Based on statements that he was a young man 20 years after Nero died, it’s believed Roman historian Gaius Suetonius Tranquillus, was born around 69 AD and died in 122 AD.
A close friend of Pliny the Younger, Suetonius eventually became the personal secretary of Emperor Hadrian. According to one source, he was dismissed after having an affair with the emperor’s wife.
Suetonius wrote several books before his death, but only one De Vita Caesarum, The Life of the Twelve Caesars, remains with us today. Though the first few pages are missing it provides a breakdown of the lives of Rome’s first 12 Caesars from Julius Caesar to Domitian.
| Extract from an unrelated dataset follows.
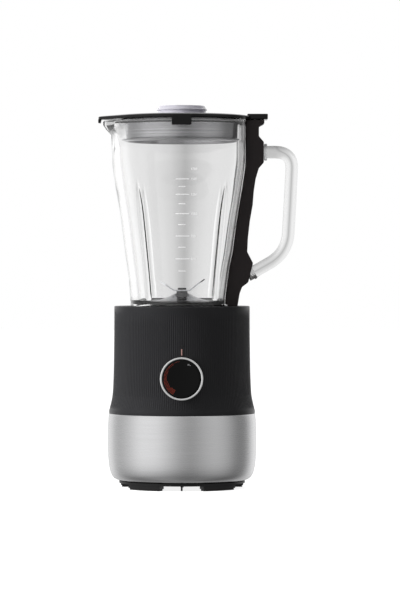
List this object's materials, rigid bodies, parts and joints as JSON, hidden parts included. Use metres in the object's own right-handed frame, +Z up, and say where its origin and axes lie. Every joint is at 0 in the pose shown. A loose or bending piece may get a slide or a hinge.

While discussing the reign of Rome’s fifth emperor Claudius, who ruled between 41 AD and 54 AD, Suetonius briefly references Christ:
“Since the Jews constantly made disturbances at the instigation of Chrestus [Christ], he expelled them from Rome.”
Many believe that Chrestus is none other than a phonetic misspelling of the Latin word “Christus” (Christ). Though it was incorrect, the Chrestus spelling was widely used by others including Christian writers.
According to Suetonius, Emperor Claudius expelled the Jews from Rome because of disturbances caused by the spread of Christianity in Rome.
Suetonius seems to lay the blame on the Christians who were converting many Jews to the faith. But that wasn’t the problem, it was the Jewish leaders’ reaction to these conversions that was the source of the disturbances.
Curiously the Bible also records this same expulsion.
In his history of the early church in the book of Acts, Luke writes:
After these events Paul left Athens and went to Corinth. 2 And he found a Jew named Aquila, a native of Pontus having recently come from Italy with his wife Priscilla, because Claudius had commanded all the Jews to leave Rome. He came to them, (Acts 18:-1-2 NASV)
Though both Aquilla and Priscilla were Jews, they had both converted to Christianity. The fact that they chose to leave reveals that the Romans treated Christianity as part of Judaism.
Peter may also be referring to this expulsion in his first letter, writing:
From Peter, an apostle of Jesus Christ, to those temporarily residing abroad (in Pontus, Galatia, Cappadocia, the province of Asia, and Bithynia) who are chosen (1 Peter 1:1 NET)
The Greek word translated as ‘abroad’ is ‘diaspora,’ which may be a reference to the expulsion of Christians from Rome.
It wasn’t until the start of the second century that Rome finally recognized that Christianity and Judaism were two separate religions.
Since, they were no longer lumped together, this resulted in Rome persecuting Christians, while not targeting the Jews at the same time, or visa versa.